At two to three times that amount, the potential valuation of this brand is at least $48 million.
Growing a company from $17,000 per month in sales to a valuation of $50 million in two years makes us pretty smart, right? Maybe. But there’s more to our success.
The Stars Align
I’ve started about 30 businesses since 2009.
I tried building businesses in web design, fitness information publishing, mobile apps, software, services, business education, and about every facet of ecommerce that exists.
Most failed. Some succeeded.
This coffee company has been the easiest to grow, by far.
Sure, my knowledge of business, the relationships I’ve accumulated, and the resources I have to grow a business have all compounded over the past 12 years.
But, I’ve done recent projects that have felt like a grind, while this has felt easy.
I think we were in the right place at the right time with the right experience.
So What’s the Lesson?
Keep trying. Keep learning. Keep accumulating knowledge and experience.

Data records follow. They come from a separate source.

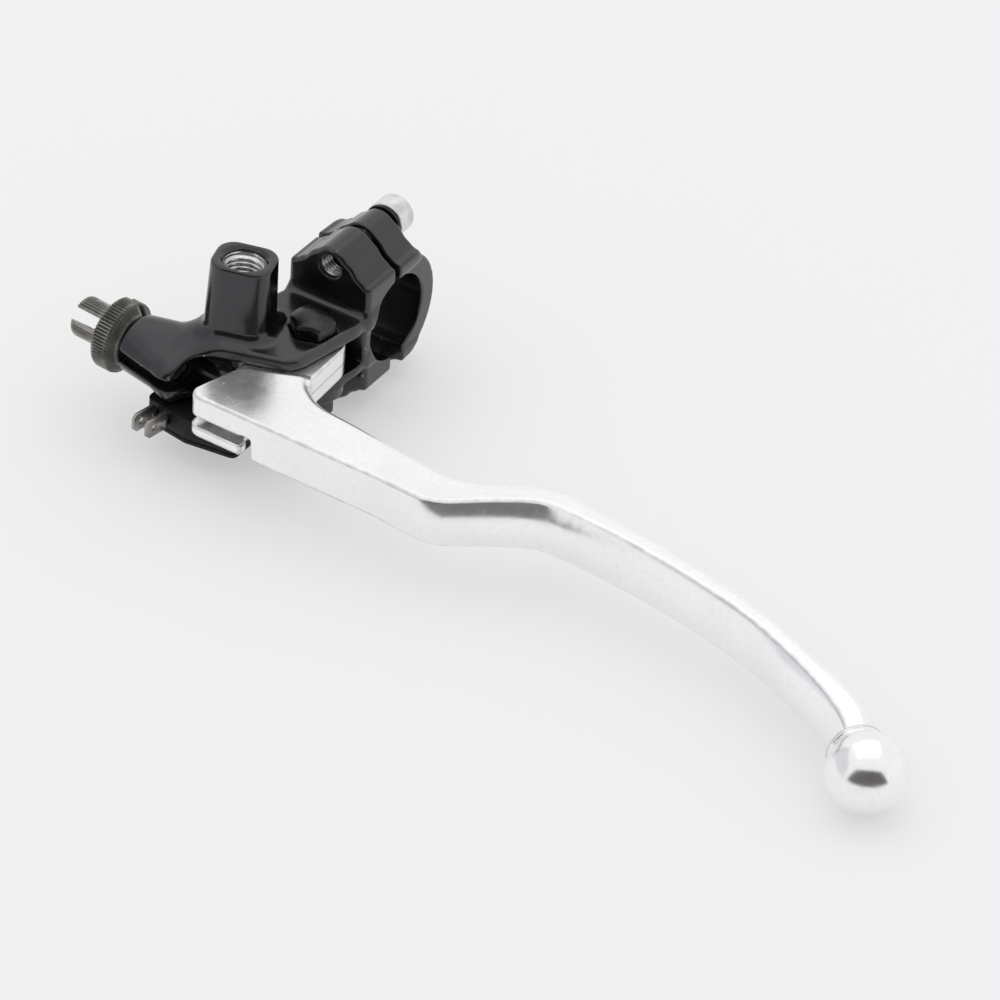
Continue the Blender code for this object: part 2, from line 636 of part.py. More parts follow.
def switch_pieces():
    outline = switch_outline()
    body = prism("switch", outline, SWITCH_BOTTOM_Z, SWITCH_TOP_Z)
    tower = box("switch_tower", (-21.5, -38.0, SWITCH_TOP_Z - 2), (-10.8, -32.0, 0.6))
    hollow = box("switch_hollow", (-22.7, -51.0, -20), (-11.6, -33.0, -10.0))
    tower_hollow = box("tower_hollow", (-20.3, -37.2, -11), (-12.0, -32.8, -0.1))
    place = (PLUNGER_Y, PLUNGER_Z)
    port = cylinder("body_port", (-14, *place), (-6, *place), PLUNGER_RADIUS + GAP)
    x, y = SWITCH_SCREW_AT
    screw_hole = cylinder("body_screw_hole", (x, y, -20), (x, y, 0), 2.3)
    slits = [box(f"terminal_slit_{i}", (left, -58, -12.9), (left + 1.4, -50, -10.3))
             for i, left in enumerate((-21.9, -18.0))]
    join(body, tower)
    cut(body, hollow, tower_hollow, port, screw_hole, *slits)
    finish(body, "switch_body", BLACK_PLASTIC)

    cover = prism("cover", outline, SWITCH_BOTTOM_Z - GAP - 1, SWITCH_BOTTOM_Z - GAP)
    cut(cover, screw_hole)
    finish(cover, "switch_cover", BLACK_PLASTIC)

    head_top = SWITCH_BOTTOM_Z - GAP - 1 - GAP
    screw = turned("switch_bolt", [
        (0, CAVITY_BOTTOM_Z - 0.4), (2.0, CAVITY_BOTTOM_Z - 0.4), (2.0, head_top), (3.5, head_top),
        (3.5, head_top - 1.5), (2.8, head_top - 2.1), (0, head_top - 2.1)],
        Matrix.Translation(at(x, y, 0)), SMALL_ROUND)
    cross = [box("drive_1", (x - 1.8, y - 0.4, head_top - 4), (x + 1.8, y + 0.4, head_top - 1.1)),
             box("drive_2", (x - 0.4, y - 1.8, head_top - 4), (x + 0.4, y + 1.8, head_top - 1.0))]
    cut(screw, *cross)
    finish(screw, "switch_screw", ZINC)

    rod = cylinder("rod", (-16.0, *place), (PLUNGER_TIP_X, *place), PLUNGER_RADIUS)
    leg = box("plunger_leg", (-16.5, -36.9, -12.6), (-14.9, -33.5, -0.6))
    reach = box("plunger_reach", (-16.4, -46.0, -12.5), (-15.0, -35.0, -11.0))
    join(rod, leg, reach)
    finish(rod, "switch_plunger", NYLON)

    bridge = box("bridge", (-22.1, -46.0, -13.4), (-14.9, -44.0, -12.9))
    finish(bridge, "switch_contact", COPPER)


def switch_spring():
    """The plunger's return spring, a coil of wire along X."""
    turns, steps, length, radius = 3, 14, 3.0, 1.35
    curve = bpy.data.curves.new("spring", "CURVE")
    curve.dimensions = "3D"
    curve.bevel_depth = 0.22 * MM
    curve.bevel_resolution = 2
    curve.use_fill_caps = True
    spline = curve.splines.new("POLY")
    count = turns * steps
    spline.points.add(count)
    for i in range(count + 1):
        angle = 2 * pi * i / steps
        x = -19.9 + length * i / count
        y = PLUNGER_Y + radius * cos(angle)
        z = PLUNGER_Z + radius * sin(angle)
        spline.points[i].co = (*at(x, y, z), 1)
    spring = bpy.data.objects.new("switch_spring", curve)
    PIECES.objects.link(spring)
    curve.materials.append(ZINC)


def terminal(name, root_x, root_y, tip_length):
    """A spade with a chamfered end and a latch hole, on a narrow stem in the housing."""
    tip = tip_length
    z = TERMINAL_Z
    blade = prism(name, [
        (-0.3, z - 2.4), (tip - 0.9, z - 2.4), (tip, z - 1.5), (tip, z + 1.5), (tip - 0.9, z + 2.4),
        (-0.3, z + 2.4)], -0.4, 0.4, "X")
    turn = Matrix.Rotation(pi + TERMINAL_ANGLE * -1, 4, "Z")
    blade.matrix_world = Matrix.Translation(at(root_x, root_y, 0)) @ turn @ blade.matrix_world
    stem = box(f"{name}_stem", (root_x - 0.4, root_y - 0.6, -12.6), (root_x + 0.4, -44.2, -10.6))
    reach = turn @ at(0, tip - 2.6, 0) / MM
    center = (root_x + reach[0], root_y + reach[1], z)
    aside = turn.to_3x3() @ Vector((3, 0, 0))
    latch = cylinder(f"{name}_latch", Vector(center) - aside, Vector(center) + aside, 0.8, 12)
    join(blade, stem)
    cut(blade, latch)
    finish(blade, name, TINNED_BRASS)


clear_scene()
PIECES = new_collection("clutch_lever_assembly")
CUTTERS = new_collection("cutters")

BLACK_PAINT = material("black_paint", (0.055, 0.055, 0.058), 0.42, 0.0)
ALUMINIUM = material("aluminium", (0.80, 0.79, 0.77), 0.24, 1.0)
ZINC = material("zinc", (0.66, 0.66, 0.64), 0.35, 1.0)
DARK_STEEL = material("dark_steel", (0.12, 0.12, 0.12), 0.40, 1.0)
BLACK_STEEL = material("black_steel", (0.03, 0.03, 0.03), 0.45, 0.6)
BRONZE = material("bronze", (0.50, 0.36, 0.18), 0.45, 1.0)
OLIVE_METAL = material("olive_metal", (0.16, 0.155, 0.13), 0.45, 0.9)
BLACK_PLASTIC = material("black_plastic", (0.03, 0.03, 0.032), 0.55, 0.0)
NYLON = material("nylon", (0.75, 0.73, 0.66), 0.50, 0.0)
COPPER = material("copper", (0.75, 0.42, 0.25), 0.35, 1.0)
TINNED_BRASS = material("tinned_brass", (0.30, 0.29, 0.27), 0.40, 1.0)

perch_body()
clamp_cap()
clamp_screw("clamp_bolt_upper", CLAMP_BOLT_Z, CAP_UPPER_LUG_Y - SPOT_DEPTH, -7.5)
clamp_screw("clamp_bolt_lower", -CLAMP_BOLT_Z, CAP_LOWER_LUG_Y - SPOT_DEPTH, -6.0)
lever_arm()
pivot_pieces()
adjuster_pieces()
switch_pieces()
switch_spring()
terminal("switch_terminal_outer", -21.2, -54.0, 6.6)
terminal("switch_terminal_inner", -17.3, -54.6, 6.4)
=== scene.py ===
"""Motorcycle clutch lever assembly lying on a pale studio floor.

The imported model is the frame. The castings are shaped here as distance fields, with
fillets and rounded edges, and skinned; the screws, the knurled adjuster and the switch
get finer shapes; every piece has a procedural material. Sizes are in millimetres in the
object's frame, and MM turns them into metres.
"""

from math import cos, pi, radians, sin, sqrt, tan

import bmesh
import bpy
import numpy as np
from mathutils import Matrix, Vector


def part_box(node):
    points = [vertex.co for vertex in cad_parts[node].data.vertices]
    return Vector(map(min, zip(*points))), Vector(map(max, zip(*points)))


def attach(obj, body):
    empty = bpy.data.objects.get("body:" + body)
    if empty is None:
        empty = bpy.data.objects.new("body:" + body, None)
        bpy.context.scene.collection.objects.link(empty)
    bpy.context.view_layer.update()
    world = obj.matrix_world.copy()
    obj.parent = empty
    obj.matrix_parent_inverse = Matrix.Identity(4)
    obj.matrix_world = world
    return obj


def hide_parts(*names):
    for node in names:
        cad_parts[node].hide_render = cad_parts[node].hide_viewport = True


MM = 0.001

# Handlebar clamp
BAR_RADIUS = 11.1
CLAMP_HALF_WIDTH = 11.5
SPLIT_PERCH_Y = -1.4
SPLIT_CAP_UPPER_Y = 0.1
SPLIT_CAP_LOWER_Y = 3.3
CLAMP_FRONT_Y = -13.0
CAP_OUTER_RADIUS = 16.3
CAP_UPPER_LUG_Y = 9.5
CAP_LOWER_LUG_Y = 11.0
LUG_END_Z = 14.9
LUG_TOP_Z = 22.2
LUG_SOFTNESS = 0.45
HUMP_Z = 17.0                  # centre of the round hump on each end of the clamp
HUMP_RADIUS = LUG_TOP_Z - HUMP_Z
CAP_LUG_DRAFT = 0.055          # the cap's lugs narrow this much for each millimetre back
SPLIT_EDGE = 0.35
BORE_EDGE = 0.4
CLAMP_BOLT_Z = 17.2
M6_RADIUS = 3.0
M6_PITCH = 1.0
CLAMP_HEAD_RADIUS = 4.85
CLAMP_HEAD_LENGTH = 5.7
SOCKET_FLATS = 2.5             # half the width across its flats
SOCKET_DEPTH = 3.0
WASHER_THICKNESS = 0.8
SPOT_DEPTH = 0.2

# Ears, cavity and pivot
EAR_TOP_Z = 7.0
EAR_BOTTOM_Z = -7.5
CAVITY_TOP_Z = 3.7
CAVITY_BOTTOM_Z = -5.4
POCKET_EDGE = 3.6
PIVOT = (3.3, -24.2)
BUSH_RADIUS = 5.5
SHOULDER_RADIUS = 4.0
PIVOT_BOSS_RADIUS = 8.0
PIVOT_BOSS_Z = -10.0
PIVOT_RECESS_Z = 6.3
HEX_FLATS = 5.0                # half the width of the pivot bolt's head across its flats
HEX_TURN = radians(50)
HEX_HEIGHT = 5.3               # at the middle of its domed top
DOME_RADIUS = 9.5
GAP = 0.3                      # between parts that move on each other
NOSE_FALL = 6.3                # the ear's top drops this far towards the perch's nose
NOSE_FALL_LENGTH = 13.5
NOSE_FALL_AT = (-12.0, -40.0)  # it starts here in plan
NOSE_FALL_WAY = (0.62, 0.78)   # and goes down against this direction
FILLET_CUT_RADIUS = 7.2        # clears the pivot bolt's head from the fillet behind it

# Switch, as far as the perch makes room for it
PLUNGER_AT = (-35.2, -2.2)     # Y and Z
PLUNGER_HOLE_RADIUS = 2.4
SWITCH_SCREW_AT = (-6.0, -38.5)
SWITCH_SCREW_RADIUS = 2.3

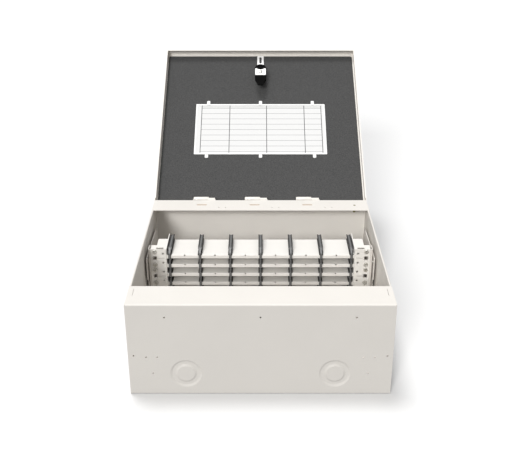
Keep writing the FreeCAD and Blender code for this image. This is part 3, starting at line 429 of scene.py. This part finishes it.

Eventually your time will come.
There will be a time when the stars align and your opportunity arrives.
When it does, give it everything you’ve got.
If we hadn’t spent over 10 years each learning marketing, building relationships, and busting our butts to try to build other businesses, we wouldn’t have been ready for this opportunity.
Make sure you’re ready when your opportunity comes.
Also, stack the odds in your favor. Try more businesses.
The more at-bats you have, the more home runs you hit.
Babe Ruth once held the record for the most home runs.
He also once held the record for the most strikeouts.
The more you try, the more you fail. But, you succeed more too.
I believe success requires a combination of feverish persistence and patience.
If you acquire knowledge and experience at a relentless pace, you might wait for years for a big breakthrough.
But, eventually the right opportunity will come and you’ll be ready.
It will likely dwarf everything you’ve produced up to that point and make all you’ve put in worth it.